Treasury 'group think' on the Monetary Policy Committee led to a delayed and feeble response to rising inflation, long after it was clear that price rises were not transitory, and it must feared that the MPC may be wrong again.
In the determination to show it is being decisive in the face of the stickiness of consumer prices, surging service sector costs and rising core inflation, it has panicked and taken a step too far.
It is no coincidence that it is largely the bank insiders, most of whom served in the Treasury (and Goldman Sachs!), who supported a half-point rise.
In so doing, the Bank risks raising interest rate expectations even further and delivering far more pain than necessary. Indeed, it feeds into Labour's crude suggestion of a Tory interest rate penalty.
Keir Starmer and Rachel Reeves, a former Bank of England insider, cannot have it both ways.
They declare fealty to the Bank's remit and independence (after all, a Labour creation) while blaming the Government for an extra cost borne of the Old Lady's failure to control inflation.

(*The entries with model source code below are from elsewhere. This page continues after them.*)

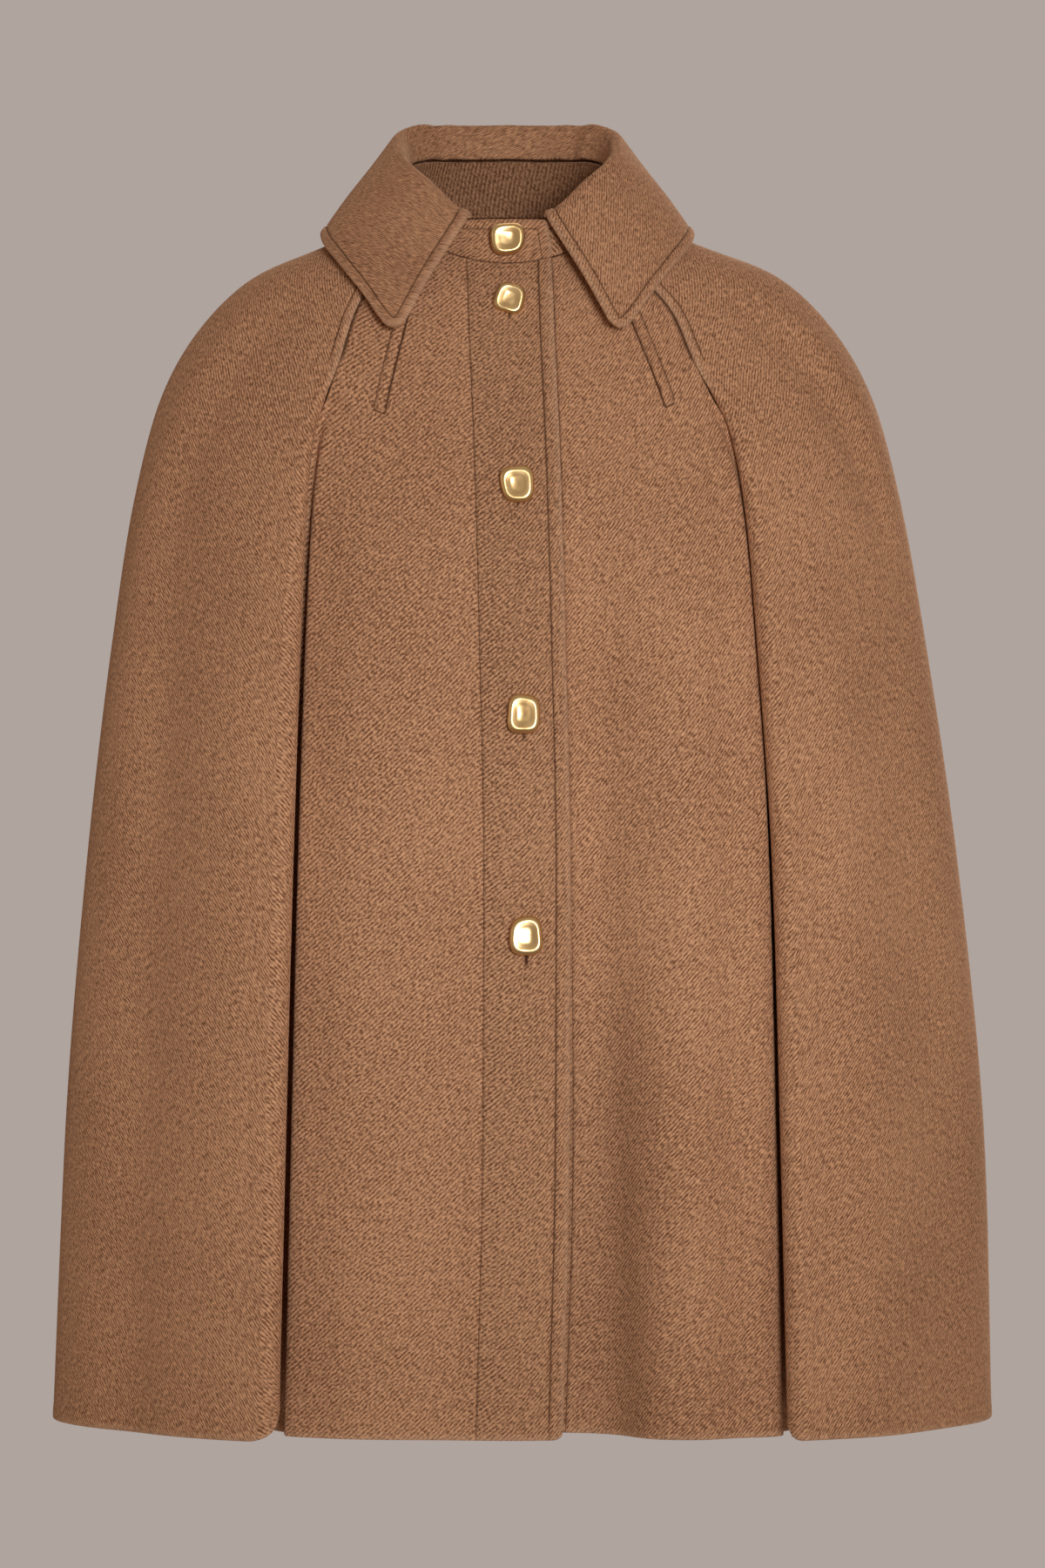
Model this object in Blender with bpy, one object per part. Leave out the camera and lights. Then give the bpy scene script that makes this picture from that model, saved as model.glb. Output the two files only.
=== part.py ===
"""Wool cape with a turned-down collar, in its worn, hollow form, with nobody inside.

The cloth hangs from a neck seam. Two front panels button at the centre under a lapped placket, two
side panels go over the shoulders and lap the fronts along a seam that opens into an arm slit and then
becomes a deep fold, and one back panel joins them. Every panel is a wall a few millimetres thick.

Frame: metres, +Z up, front towards -Y, the wearer's left towards +X. The origin is the middle of the
neck, at shoulder height, where a wearer holds the cape up.
"""
import math
from typing import NamedTuple

import bpy
import numpy as np

MM = 0.001                 # every size below is in millimetres

CLOTH = 2.4                # wall of a single panel
BAND = 3.0                 # wall of a placket or of the stand: folded double
LEAF = 3.4                 # wall of the turned-down collar leaf: folded double, with nap
SEAM = 0.3                 # space between two pieces at a seam
PLACKET_WIDTH = 53.0       # both plackets
UNDERLAP = 4.2             # how far the button placket lies behind the buttonhole placket
BUTTON_WIDTH = 21.0
BUTTON_HEIGHT = 23.5
BUTTON_DEPTH = 7.5

WOOL = (0.31, 0.15, 0.085, 1.0)      # camel brown, linear
WOOL_DARK = (0.27, 0.13, 0.072, 1.0)
GOLD = (0.80, 0.52, 0.18, 1.0)


class Ring(NamedTuple):
    """One level of the cape, from the neck seam down to the hem. Millimetres."""
    z_front: float         # height at the front centre, at the side and at the back centre
    z_side: float
    z_back: float
    half_width: float
    front_depth: float     # from the neck axis forward to the front panels
    side_depth: float      # the same for the oval that the side panels follow
    back_depth: float
    mid_x: float           # the level's middle: the cape hangs slightly askew
    placket_x: float       # middle of the buttonhole placket
    slit_right: float      # leading edge of the wearer's right side panel
    slit_left: float       # and of the left one
    fold_depth: float      # how far back the fold behind that edge goes
    fold_out: float        # and how far outside the edge its bottom lies
    roll: float            # radius of the edge's roll
    arm_gap: float         # how far the front's edge stays off the seam, to let an arm through
    back_seam: float       # from the middle to each back seam
    recess: float          # how far the left front swings back under the placket


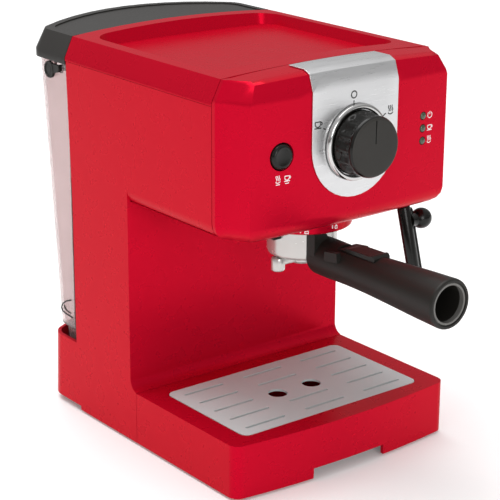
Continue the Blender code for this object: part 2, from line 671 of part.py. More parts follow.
def build_steam_wand():
    ball = [(8 * math.sin(math.radians(a)), -8 * math.cos(math.radians(a))) for a in range(0, 181, 20)]
    ball[0] = (0, -8)
    ball[-1] = (0, 8)
    finish(turned("wand_ball", ball, WAND, steps=18), BLACK, 0.35, pivot=WAND)
    finish(ring_solid("wand_seat", 8.7, 11.8, HEAD_Z + WALL + GAP, 200, (WAND[0], WAND[1], 0), steps=24),
           (0.55, 0.38, 0.16), 0.35, 1.0)
    tube = turned("wand_tube", [(0, -81), (1.6, -81), (2.9, -79), (2.9, -8.4), (0, -8.4)], WAND, steps=16,
                  tilt=WAND_LEAN)
    finish(tube, STEEL, 0.25, 1.0, pivot=WAND)
    sleeve = turned("froth_sleeve", [(3.2, -77), (4.6, -77), (5.0, -75), (5.0, -13.5), (4.4, -12.5),
                                     (3.2, -12.5)], WAND, steps=24, tilt=WAND_LEAN)
    corners = [along_wand(*place) for place in ((73, 4.3), (73, 6.9), (17, 6.9), (17, 4.3))]
    rib = loft("rib", [[(x, y + shift, z) for x, y, z in corners] for shift in (-1.4, 1.4)])
    join(sleeve, rib)
    finish(sleeve, BLACK, 0.4, pivot=WAND)
    grip = along_wand(25, 15.5)
    radius = 7.6
    lever = turned("wand_lever", [(radius * math.sin(math.radians(a)) if 0 < a < 180 else 0,
                                   -radius * math.cos(math.radians(a))) for a in range(0, 181, 20)],
                   grip, "X", 18)
    join(lever, box("neck", grip[0] - 8.4, grip[0] - 2, grip[1] - 3.5, grip[1] + 3.5, grip[2] - 4.5, grip[2] + 4.5))
    finish(lever, BLACK, 0.4, pivot=WAND)


# ---- water tank ----

def tank_section(half_w, rear_y, z, front_gap=0.6, corner_r=REAR_CORNER_R, rise=None):
    """A front row and a back row of the tank or lid at one height."""
    back = bowed_rear(half_w, rear_y, corner_r)
    lift = rise or (lambda x: 0)
    front_row = [(x, top_rear(x) + front_gap, z + lift(x)) for x, y in back]
    back_row = [(x, y, z + lift(x)) for x, y in back]
    return front_row, back_row


def build_water_tank():
    taper = (280.0 - 261.0) / (TANK_TOP - TANK_STEP)
    tank = strip_loft("water_tank", [
        tank_section(93.5, 256, TANK_BOTTOM), tank_section(93.5, 257, TANK_STEP - 2),
        tank_section(TANK_HALF_W, 261, TANK_STEP + 2), tank_section(TANK_HALF_W, 280, TANK_TOP)])
    w = TANK_WALL
    hollow = strip_loft("hollow", [
        tank_section(91, 253.5, TANK_BOTTOM + w, 0.6 + w, 15.5),
        tank_section(91, 254.5, TANK_STEP - 1, 0.6 + w, 15.5),
        tank_section(TANK_HALF_W - w, 258.5, TANK_STEP + 3, 0.6 + w, 15.5),
        tank_section(TANK_HALF_W - w, 277.5 + 8 * taper, TANK_TOP + 8, 0.6 + w, 15.5)])
    y, z = BAIL_BAR
    cut(tank, box("bail_notch", -120, 120, y - 3.4, y + 6.6, z - 3.2, TANK_TOP + 5), hollow,
        rod("valve_hole", 6.5, 20, 45, (0, VALVE_Y, 0), steps=20))

    valve = turned("tank_valve", [(0, 32), (5, 32), (6, 33), (6, 46), (4, 49), (0, 49)], (0, VALVE_Y, 0), steps=20)
    finish(valve, BLACK, 0.5)
    finish(ring_solid("tank_seal", 6.0, 8.8, 27.2, 31.5, (0, VALVE_Y, 0), steps=24), BLACK, 0.85)

    inset = CHAMFER_W
    lid = strip_loft("tank_lid", [
        tank_section(HALF_W, REAR_Y, LID_BOTTOM), tank_section(HALF_W, REAR_Y, CHAMFER_Z),
        tank_section(HALF_W - inset, REAR_Y - inset, TOP_Z, corner_r=11, rise=crown)])
    w = TANK_WALL
    hollow = strip_loft("hollow", [
        tank_section(HALF_W - w, REAR_Y - w, LID_BOTTOM - 8, 0.6 + w, 15.5),
        tank_section(HALF_W - w, REAR_Y - w, CHAMFER_Z - 0.8, 0.6 + w, 15.5),
        tank_section(HALF_W - inset - w, REAR_Y - inset - w, TOP_Z - w - 0.5, 0.6 + w, 9)])
    panel = strip_loft("panel", [  # shallow field inside the border, open towards the seam
        tank_section(86, 269.5, TOP_Z - 1.0, -6, 14, crown), tank_section(86, 269.5, TOP_Z + 6, -6, 14, crown)])
    cut(lid, hollow, panel)
    hinge = (0, *LID_HINGE)
    finish(lid, DARK, 0.45, pivot=hinge)

    y, z = TANK_PIVOT
    bar_y, bar_z = BAIL_BAR
    handle = rod("tank_handle", 2.6, -HALF_W, HALF_W, (0, bar_y, bar_z), "X", 16)
    for name, side in (("left", -1), ("right", 1)):
        inner, outer = sorted((side * (TANK_HALF_W + GAP), side * HALF_W))
        join(handle, rod(f"boss_{name}", 6.5, inner, outer, (0, y, z), "X", 24))
        arm = [(bar_y - 2.4, bar_z - 2.5), (y + 1, z - 4), (y + 1, z + 5), (bar_y - 2.4, bar_z + 2.5)]
        join(handle, prism(f"arm_{name}", arm, "X", inner, outer))
    finish(tank, (0.60, 0.50, 0.50), 0.15, alpha=0.5)
    finish(handle, BLACK, 0.4, pivot=(0, y, z))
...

Starmer and colleagues are partly to blame themselves, by their refusal to condemn the damaging rail, postal and public sector strikes where the workforce have been seeking inflation-busting 1970s-style agreements.
My sympathy is with the two women dissenters on the interest rate committee, LSE economics professors Swati Dhingra and Silvana Tenreyro.
They voted for no change. It was argued that the energy price shock will reverse in 2023 and that lags and delays in the way monetary policy works mean that the impacts of the 13-consecutive increases in borrowing costs have not had sufficient time to work.
A pause may have been politically awkward. But it might have avoided smothering optimism and the flicker of recovery.